### Prompt
Give the entries again exactly, every one of them.

══════

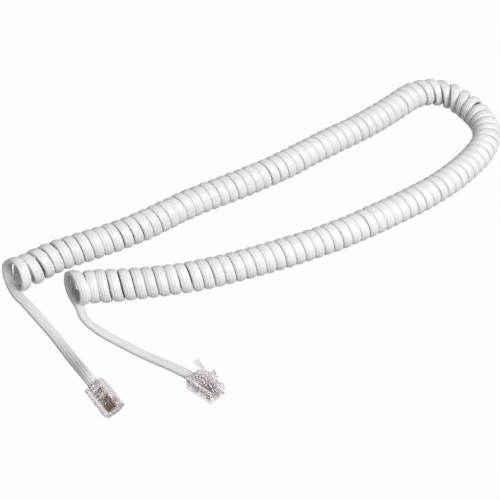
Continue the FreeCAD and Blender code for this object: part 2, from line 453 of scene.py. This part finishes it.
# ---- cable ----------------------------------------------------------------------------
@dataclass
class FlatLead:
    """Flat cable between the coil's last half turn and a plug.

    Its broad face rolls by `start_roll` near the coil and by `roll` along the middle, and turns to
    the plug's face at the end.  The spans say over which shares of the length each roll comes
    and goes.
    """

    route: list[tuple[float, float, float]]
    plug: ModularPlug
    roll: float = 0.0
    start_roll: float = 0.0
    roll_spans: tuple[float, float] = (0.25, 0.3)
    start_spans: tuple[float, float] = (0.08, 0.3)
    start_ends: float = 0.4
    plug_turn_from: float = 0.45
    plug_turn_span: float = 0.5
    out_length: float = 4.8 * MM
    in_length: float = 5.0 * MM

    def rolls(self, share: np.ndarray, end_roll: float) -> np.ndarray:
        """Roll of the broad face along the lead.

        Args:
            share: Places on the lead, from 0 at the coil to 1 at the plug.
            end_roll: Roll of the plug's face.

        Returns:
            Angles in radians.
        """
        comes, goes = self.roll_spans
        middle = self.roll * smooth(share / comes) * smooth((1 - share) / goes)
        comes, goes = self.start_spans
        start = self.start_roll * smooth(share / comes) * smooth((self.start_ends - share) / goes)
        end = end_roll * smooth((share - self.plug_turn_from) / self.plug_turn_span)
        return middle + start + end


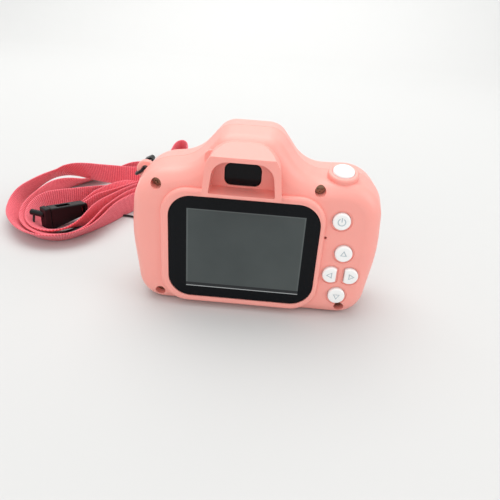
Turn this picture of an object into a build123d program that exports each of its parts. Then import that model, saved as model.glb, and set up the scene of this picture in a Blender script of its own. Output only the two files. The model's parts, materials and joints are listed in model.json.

══════

### Response
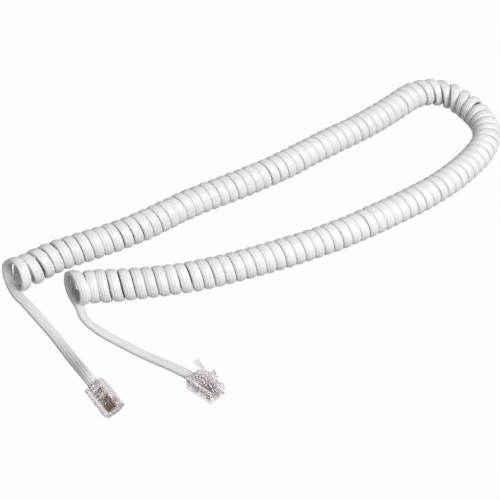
Continue the FreeCAD and Blender code for this object: part 2, from line 453 of scene.py. This part finishes it.
# ---- cable ----------------------------------------------------------------------------
@dataclass
class FlatLead:
    """Flat cable between the coil's last half turn and a plug.

    Its broad face rolls by `start_roll` near the coil and by `roll` along the middle, and turns to
    the plug's face at the end.  The spans say over which shares of the length each roll comes
    and goes.
    """

    route: list[tuple[float, float, float]]
    plug: ModularPlug
    roll: float = 0.0
    start_roll: float = 0.0
    roll_spans: tuple[float, float] = (0.25, 0.3)
    start_spans: tuple[float, float] = (0.08, 0.3)
    start_ends: float = 0.4
    plug_turn_from: float = 0.45
    plug_turn_span: float = 0.5
    out_length: float = 4.8 * MM
    in_length: float = 5.0 * MM

    def rolls(self, share: np.ndarray, end_roll: float) -> np.ndarray:
        """Roll of the broad face along the lead.

        Args:
            share: Places on the lead, from 0 at the coil to 1 at the plug.
            end_roll: Roll of the plug's face.

        Returns:
            Angles in radians.
        """
        comes, goes = self.roll_spans
        middle = self.roll * smooth(share / comes) * smooth((1 - share) / goes)
        comes, goes = self.start_spans
        start = self.start_roll * smooth(share / comes) * smooth((self.start_ends - share) / goes)
        end = end_roll * smooth((share - self.plug_turn_from) / self.plug_turn_span)
        return middle + start + end


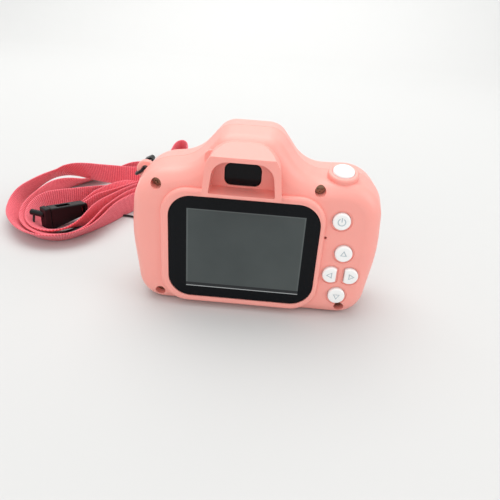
Turn this picture of an object into a build123d program that exports each of its parts. Then import that model, saved as model.glb, and set up the scene of this picture in a Blender script of its own. Output only the two files. The model's parts, materials and joints are listed in model.json.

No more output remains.